Hao-Wen Dong, Yi-Hsuan Yang

Music and AI Lab,
Research Center for IT Innovation,
Academia Sinica



The design is based on MuseGAN [1] as differences summarized below:


The generator G consists of a shared network Gs followed by M private network Gpi (i = 1 … M), one for each track. The shared network is responsible for producing a high-level representation of the output musical segments that is shared by all the tracks. Each private network then turns such abstraction into the final piano-roll output for the corresponding track.

This design reflects the intuition that different tracks have their own musical properties (e.g., textures, common-used patterns, playing techniques), while jointly they follow a common, high-level musical idea.



The refiner R is composed of M private networks Ri, (i = 1 … M), one for each track. The refiner aims to refine the real-valued outputs of the generator into binary ones rather than learning a new mapping from G(z) to the data space. Hence, we draw inspiration from residual learning and propose to construct the refiner with a number of residual units. The output layer of the refiner is made up of either DBNs or SBNs.


The refiner network.
(The tensor size remains the same throughout the network.)


Residual unit used in the refiner network.
(The values denote the kernel size and the number of the output channels.)


Similar to the generator, the discriminator D consists of M private network Dpi (i = 1 … M), one for each track, followed by a shared network Ds. Each private network first extracts low-level features from the corresponding track of the input piano-roll. Their outputs are then concatenated and sent to the shared network to extract higher-level abstraction shared by all the tracks.

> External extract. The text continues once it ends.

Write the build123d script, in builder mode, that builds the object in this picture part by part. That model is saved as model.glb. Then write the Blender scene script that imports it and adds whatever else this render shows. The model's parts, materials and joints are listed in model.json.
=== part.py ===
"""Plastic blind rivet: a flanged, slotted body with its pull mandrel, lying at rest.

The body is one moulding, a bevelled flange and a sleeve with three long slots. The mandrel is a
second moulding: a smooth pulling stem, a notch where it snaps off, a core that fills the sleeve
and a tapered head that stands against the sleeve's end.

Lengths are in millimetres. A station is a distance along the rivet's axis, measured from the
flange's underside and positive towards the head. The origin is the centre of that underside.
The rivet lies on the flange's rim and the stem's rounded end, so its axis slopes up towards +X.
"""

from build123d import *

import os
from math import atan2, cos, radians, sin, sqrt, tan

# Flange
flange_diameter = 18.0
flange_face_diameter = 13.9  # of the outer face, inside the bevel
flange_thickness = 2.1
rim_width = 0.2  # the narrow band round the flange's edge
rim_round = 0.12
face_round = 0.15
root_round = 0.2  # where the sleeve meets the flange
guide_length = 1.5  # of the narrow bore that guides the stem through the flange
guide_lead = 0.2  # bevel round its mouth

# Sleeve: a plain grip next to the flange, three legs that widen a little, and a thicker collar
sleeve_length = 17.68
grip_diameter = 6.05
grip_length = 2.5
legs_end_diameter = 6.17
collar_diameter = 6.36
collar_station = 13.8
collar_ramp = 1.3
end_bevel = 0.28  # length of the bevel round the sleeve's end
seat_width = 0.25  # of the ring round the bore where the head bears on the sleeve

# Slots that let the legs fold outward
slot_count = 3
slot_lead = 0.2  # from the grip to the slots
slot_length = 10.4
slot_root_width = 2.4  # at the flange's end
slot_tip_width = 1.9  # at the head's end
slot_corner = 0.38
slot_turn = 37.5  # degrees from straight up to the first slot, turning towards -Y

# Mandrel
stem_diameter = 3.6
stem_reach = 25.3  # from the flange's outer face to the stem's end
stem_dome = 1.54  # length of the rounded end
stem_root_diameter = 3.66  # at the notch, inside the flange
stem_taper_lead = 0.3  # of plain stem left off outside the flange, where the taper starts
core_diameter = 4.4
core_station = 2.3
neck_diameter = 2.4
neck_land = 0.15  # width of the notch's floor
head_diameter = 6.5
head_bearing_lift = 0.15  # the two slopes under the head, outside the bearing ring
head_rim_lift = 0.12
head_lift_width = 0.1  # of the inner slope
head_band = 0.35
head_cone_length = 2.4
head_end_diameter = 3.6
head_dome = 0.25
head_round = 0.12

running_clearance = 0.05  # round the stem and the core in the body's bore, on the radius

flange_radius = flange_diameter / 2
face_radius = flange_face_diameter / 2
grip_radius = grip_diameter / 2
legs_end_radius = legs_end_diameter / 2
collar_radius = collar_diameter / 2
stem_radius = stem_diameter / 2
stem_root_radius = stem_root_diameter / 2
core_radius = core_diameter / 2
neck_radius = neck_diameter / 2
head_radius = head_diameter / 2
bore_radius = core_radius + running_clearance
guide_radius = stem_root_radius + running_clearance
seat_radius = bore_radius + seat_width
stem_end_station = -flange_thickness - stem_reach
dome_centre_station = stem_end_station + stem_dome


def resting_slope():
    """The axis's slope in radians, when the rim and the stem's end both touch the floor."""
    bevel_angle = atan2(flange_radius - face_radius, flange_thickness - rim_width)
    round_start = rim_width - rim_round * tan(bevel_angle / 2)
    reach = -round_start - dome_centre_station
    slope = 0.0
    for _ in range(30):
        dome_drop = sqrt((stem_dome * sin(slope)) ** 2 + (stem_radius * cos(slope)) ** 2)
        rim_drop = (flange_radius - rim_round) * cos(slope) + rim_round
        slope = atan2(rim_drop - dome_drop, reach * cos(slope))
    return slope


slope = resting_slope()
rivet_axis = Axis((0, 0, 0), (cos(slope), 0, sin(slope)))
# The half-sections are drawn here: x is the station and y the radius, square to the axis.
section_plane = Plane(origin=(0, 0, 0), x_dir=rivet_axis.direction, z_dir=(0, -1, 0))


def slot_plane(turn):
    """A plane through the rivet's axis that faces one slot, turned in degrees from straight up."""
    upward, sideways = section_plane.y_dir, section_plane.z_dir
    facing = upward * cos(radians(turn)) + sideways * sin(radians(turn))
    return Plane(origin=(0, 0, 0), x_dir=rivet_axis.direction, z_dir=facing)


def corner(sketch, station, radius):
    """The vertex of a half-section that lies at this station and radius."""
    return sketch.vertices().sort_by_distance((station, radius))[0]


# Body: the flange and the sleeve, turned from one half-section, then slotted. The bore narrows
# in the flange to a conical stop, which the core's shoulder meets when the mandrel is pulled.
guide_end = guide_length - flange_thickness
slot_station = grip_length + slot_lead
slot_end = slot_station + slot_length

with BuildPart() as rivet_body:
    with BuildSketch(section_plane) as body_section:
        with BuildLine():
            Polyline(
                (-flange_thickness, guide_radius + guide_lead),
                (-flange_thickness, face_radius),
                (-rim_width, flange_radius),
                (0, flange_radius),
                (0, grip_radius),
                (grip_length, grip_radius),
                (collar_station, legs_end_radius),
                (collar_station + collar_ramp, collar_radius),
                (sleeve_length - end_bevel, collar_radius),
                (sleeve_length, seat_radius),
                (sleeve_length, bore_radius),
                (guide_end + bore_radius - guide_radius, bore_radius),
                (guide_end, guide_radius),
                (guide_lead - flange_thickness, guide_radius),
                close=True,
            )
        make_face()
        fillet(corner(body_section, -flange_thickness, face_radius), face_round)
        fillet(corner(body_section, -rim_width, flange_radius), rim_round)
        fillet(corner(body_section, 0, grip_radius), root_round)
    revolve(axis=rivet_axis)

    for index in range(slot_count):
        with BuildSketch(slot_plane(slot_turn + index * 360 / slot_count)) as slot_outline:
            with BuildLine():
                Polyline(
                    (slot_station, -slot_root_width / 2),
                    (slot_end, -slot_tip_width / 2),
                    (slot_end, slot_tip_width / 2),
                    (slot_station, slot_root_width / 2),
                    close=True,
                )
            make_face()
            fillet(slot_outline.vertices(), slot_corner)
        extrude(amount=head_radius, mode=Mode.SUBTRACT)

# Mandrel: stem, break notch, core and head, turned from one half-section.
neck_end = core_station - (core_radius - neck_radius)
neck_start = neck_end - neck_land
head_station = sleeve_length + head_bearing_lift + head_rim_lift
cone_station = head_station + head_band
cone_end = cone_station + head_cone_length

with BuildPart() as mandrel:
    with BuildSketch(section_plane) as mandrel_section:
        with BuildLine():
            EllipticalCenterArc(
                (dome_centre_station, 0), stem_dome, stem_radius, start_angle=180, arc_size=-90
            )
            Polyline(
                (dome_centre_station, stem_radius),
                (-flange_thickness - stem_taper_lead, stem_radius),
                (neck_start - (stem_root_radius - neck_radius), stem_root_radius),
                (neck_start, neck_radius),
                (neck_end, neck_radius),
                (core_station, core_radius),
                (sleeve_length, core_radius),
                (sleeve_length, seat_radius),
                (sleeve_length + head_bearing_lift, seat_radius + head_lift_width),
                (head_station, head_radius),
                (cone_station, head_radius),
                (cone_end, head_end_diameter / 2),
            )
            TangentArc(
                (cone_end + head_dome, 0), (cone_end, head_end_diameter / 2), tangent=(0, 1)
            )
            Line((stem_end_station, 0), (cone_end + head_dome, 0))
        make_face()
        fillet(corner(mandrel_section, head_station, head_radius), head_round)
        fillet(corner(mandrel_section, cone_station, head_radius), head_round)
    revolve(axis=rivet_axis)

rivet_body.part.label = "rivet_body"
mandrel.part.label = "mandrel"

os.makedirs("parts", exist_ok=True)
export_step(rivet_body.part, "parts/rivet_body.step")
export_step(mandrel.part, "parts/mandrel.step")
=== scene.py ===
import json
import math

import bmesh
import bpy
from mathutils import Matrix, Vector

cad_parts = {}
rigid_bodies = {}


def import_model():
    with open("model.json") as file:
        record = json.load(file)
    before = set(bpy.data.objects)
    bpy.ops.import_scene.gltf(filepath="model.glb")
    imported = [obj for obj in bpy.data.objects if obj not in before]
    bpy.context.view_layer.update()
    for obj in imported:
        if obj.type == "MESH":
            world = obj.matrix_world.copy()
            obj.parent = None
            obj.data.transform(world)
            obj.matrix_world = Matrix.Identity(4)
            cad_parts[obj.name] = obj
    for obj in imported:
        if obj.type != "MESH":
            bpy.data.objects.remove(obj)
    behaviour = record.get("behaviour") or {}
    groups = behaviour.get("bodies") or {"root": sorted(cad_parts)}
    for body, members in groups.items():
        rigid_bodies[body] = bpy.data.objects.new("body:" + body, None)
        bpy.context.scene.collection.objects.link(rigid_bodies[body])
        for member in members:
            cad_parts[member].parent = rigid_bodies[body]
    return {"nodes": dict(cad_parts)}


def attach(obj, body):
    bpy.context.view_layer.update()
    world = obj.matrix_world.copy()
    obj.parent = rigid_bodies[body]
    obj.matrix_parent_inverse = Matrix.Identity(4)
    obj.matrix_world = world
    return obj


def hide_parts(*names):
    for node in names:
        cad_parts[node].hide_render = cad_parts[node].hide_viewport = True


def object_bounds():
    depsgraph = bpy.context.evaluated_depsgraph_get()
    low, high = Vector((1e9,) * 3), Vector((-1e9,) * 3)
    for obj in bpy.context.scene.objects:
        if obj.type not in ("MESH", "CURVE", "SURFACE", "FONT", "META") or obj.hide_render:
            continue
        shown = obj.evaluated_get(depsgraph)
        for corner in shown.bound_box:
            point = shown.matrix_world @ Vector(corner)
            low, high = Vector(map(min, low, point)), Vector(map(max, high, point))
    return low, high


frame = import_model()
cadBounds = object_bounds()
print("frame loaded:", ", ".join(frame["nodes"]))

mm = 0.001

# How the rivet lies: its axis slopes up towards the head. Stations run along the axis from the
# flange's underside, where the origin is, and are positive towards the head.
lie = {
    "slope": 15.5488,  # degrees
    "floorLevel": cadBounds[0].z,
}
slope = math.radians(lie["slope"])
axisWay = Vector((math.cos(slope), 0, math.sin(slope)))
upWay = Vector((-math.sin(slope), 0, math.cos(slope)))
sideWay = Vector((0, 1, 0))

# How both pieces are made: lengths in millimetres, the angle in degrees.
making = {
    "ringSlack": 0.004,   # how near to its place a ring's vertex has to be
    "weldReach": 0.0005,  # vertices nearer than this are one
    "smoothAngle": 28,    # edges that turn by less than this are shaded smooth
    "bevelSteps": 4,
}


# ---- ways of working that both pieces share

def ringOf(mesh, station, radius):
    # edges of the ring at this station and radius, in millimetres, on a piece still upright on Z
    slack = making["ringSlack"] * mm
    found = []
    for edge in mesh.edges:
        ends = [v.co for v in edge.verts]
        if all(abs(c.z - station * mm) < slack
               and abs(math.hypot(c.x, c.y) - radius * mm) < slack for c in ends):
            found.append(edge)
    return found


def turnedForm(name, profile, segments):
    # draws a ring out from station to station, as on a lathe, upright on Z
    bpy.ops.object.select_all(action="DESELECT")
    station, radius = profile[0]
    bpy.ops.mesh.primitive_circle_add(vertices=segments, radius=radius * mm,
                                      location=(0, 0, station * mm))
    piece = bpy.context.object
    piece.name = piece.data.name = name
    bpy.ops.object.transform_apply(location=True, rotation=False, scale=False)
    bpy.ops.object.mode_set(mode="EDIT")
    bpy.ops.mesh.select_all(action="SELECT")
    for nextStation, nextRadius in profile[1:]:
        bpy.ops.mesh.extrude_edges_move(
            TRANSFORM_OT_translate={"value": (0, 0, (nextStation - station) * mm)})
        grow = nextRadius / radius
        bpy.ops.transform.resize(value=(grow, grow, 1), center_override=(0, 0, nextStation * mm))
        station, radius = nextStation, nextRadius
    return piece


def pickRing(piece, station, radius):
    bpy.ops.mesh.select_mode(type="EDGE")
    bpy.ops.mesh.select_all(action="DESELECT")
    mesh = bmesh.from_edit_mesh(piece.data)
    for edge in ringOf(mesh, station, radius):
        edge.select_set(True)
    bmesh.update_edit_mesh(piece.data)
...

In the onset/offset stream, the differences between adjacent elements in the piano-roll along the time axis are first computed, and then the resulting matrix is summed along the pitch axis, which is finally fed to Do.

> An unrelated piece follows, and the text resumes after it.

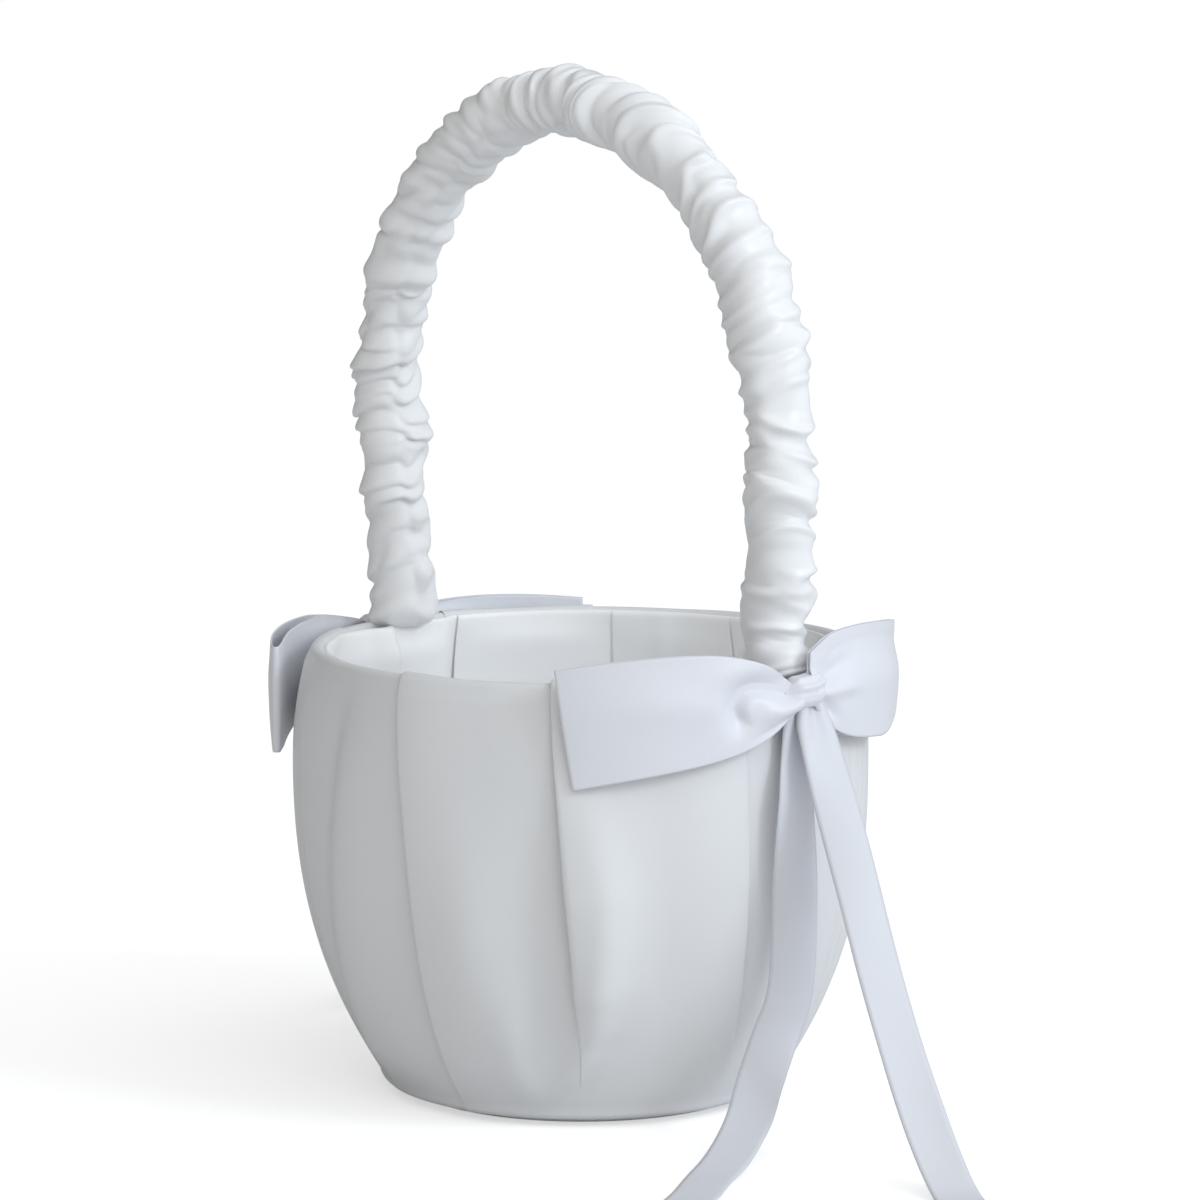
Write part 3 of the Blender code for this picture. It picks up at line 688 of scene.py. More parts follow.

In the chroma stream, the piano-roll is viewed as a sequence of one-beat-long frames. A chroma vector is then computed for each frame and jointly form a matrix, which is then be fed to Dc.

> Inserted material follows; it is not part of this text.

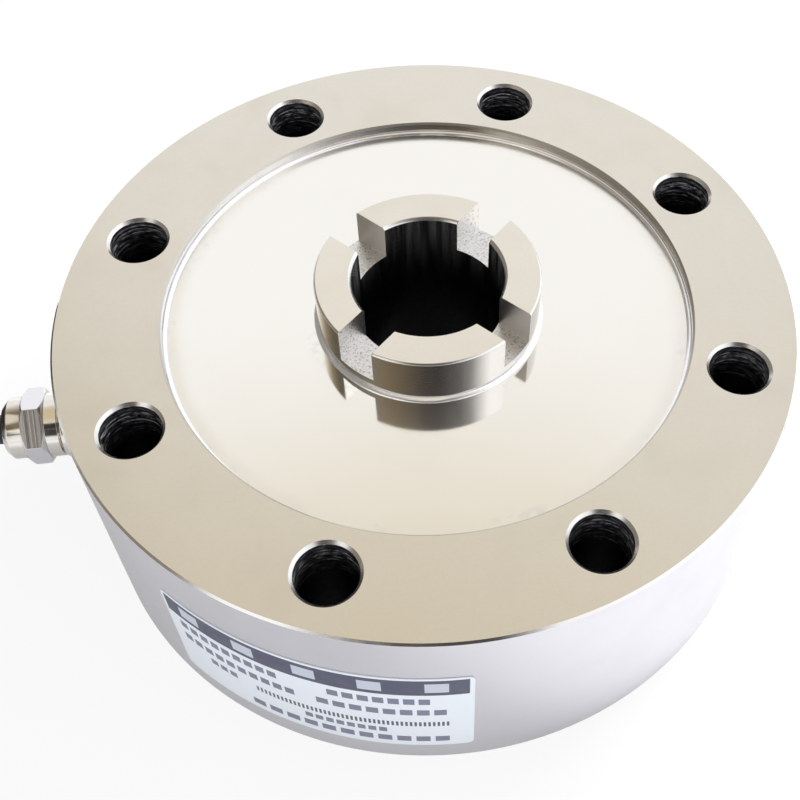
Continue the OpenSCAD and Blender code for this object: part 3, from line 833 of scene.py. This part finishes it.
def label_finish():
    """Pale film with a dark head band, rows of small blocks and a row of ticks, nothing written."""
    f = Finish("label_film", (0.880, 0.935, 0.995), 0.0, 0.42)
    uv = f.add("TexCoord").outputs["UV"]
    parts = f.add("SeparateXYZ", {0: uv})
    u, v = parts.outputs[0], parts.outputs[1]

    def field(left, right, low, high):
        """1 inside a rectangle of the label."""
        edges = (
            f.math("GREATER_THAN", u, left),
            f.math("LESS_THAN", u, right),
            f.math("GREATER_THAN", v, low),
            f.math("LESS_THAN", v, high),
        )
        inside = edges[0]
        for edge in edges[1:]:
            inside = f.math("MULTIPLY", inside, edge)
        return inside

    def blocks(left, right, low, high, count, fill=0.74):
        """Row of equal blocks, in the place of printing."""
        step = count / (right - left)
        place = f.math("FRACT", f.math("MULTIPLY_ADD", u, step, -left * step))
        return f.math("MULTIPLY", field(left, right, low, high), f.math("LESS_THAN", place, fill))

    ink = (0.070, 0.072, 0.130)
    f.tint(field(0.012, 0.985, 0.775, 0.978), ink)
    f.tint(blocks(0.07, 1.05, 0.815, 0.935, 5, 0.36), (0.60, 0.64, 0.74))
    rows = (
        (0.05, 0.41, 0.640, 0.720, 9), (0.56, 0.88, 0.640, 0.720, 7),
        (0.05, 0.46, 0.480, 0.560, 10), (0.52, 0.93, 0.480, 0.560, 8),
        (0.14, 0.25, 0.335, 0.405, 3), (0.47, 0.74, 0.200, 0.265, 8),
        (0.28, 0.94, 0.065, 0.145, 11),
    )
    for row in rows:
        f.tint(blocks(*row), (0.20, 0.21, 0.30))
    f.tint(blocks(0.31, 0.93, 0.310, 0.375, 44, 0.55), (0.10, 0.10, 0.16))
    f.rough(f.grain(3, 3), 0.38, 0.48)
    f.bump(f.grain(0.5, 2), 0.004)
    return f.mat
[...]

Note that all the operations involved in computing the chroma and onset/offset features are differentiable, and thereby we can still train the whole network by back propagation.

Finally, the intra-bar features extracted from the three streams are fed to Dm to extract inter-bar features and to make the final prediction.



  1. Hao-Wen Dong, Wen-Yi Hsiao, Li-Chia Yang, and Yi-Hsuan Yang, “MuseGAN: Multi-track Sequential Generative Adversarial Networks for Symbolic Music Generation and Accompaniment,” in AAAI Conference on Artificial Intelligence (AAAI), 2018.